If I was to be completely honest with myself, he was my rebound guy, and I was his. I think the relationship we had worked so well because of our understanding of this unspoken fact. But, me being young and naïve, I screwed the entire thing up by dramatically expressing my love for him. There were tears, there were choking sobs, all coming from me… Emails bursting with proclamations of love… And he didn’t feel the same way. He was still getting over his 3-year relationship. In an effort to redeem myself, I know now that I was only infatuated with him, and to press my so-called ‘love’ on him at such a confusing and heart-breaking moment of his life was selfish and cruel. Also, I feel the need to state that I’ve grown up since then and have moved past the ‘crying over rejection’ phase. But, him being the great guy he is, he said he understood and still wanted to be friends. I told him I needed time to ‘heal’, and that we may be able to salvage something of our friendship later on.
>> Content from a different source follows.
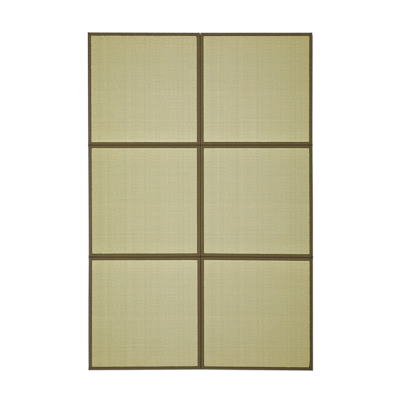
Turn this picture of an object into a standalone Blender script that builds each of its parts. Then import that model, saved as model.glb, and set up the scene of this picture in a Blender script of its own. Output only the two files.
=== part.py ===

I emailed him about a month ago, after more than a year of no communication. I apologized for the way I had acted and asked him if he wanted to get some coffee, just to talk. He didn’t much seem interested, so I left it alone. If anything, I miss our great conversations, but there is that side of me that wants to get back into the fling we had all that time ago. Perhaps it’s best that we remain out of touch.
Point of the conversation: Never fall for your rebounds.
-Zac

1 comment:

  1. Only after removing yourself from the present situation can you realize what you are doing to ultimately ruin something good for the moment. Silly reference but I was watching "How to Lose a Guy in 10 Days" last night on Bravo!. Despite the hilarity of the premise, isn't it true? We do these . . . things because we think we have found a connection regardless of the contact-origin (Craigslist, Manhunt, fetish bar) or situational-origin (rebound, low self-esteem) and think we can battle the odds. Sad reality - which you pointed out - is we are most likely filling a void until we face the truth. Just my dime-store psychology.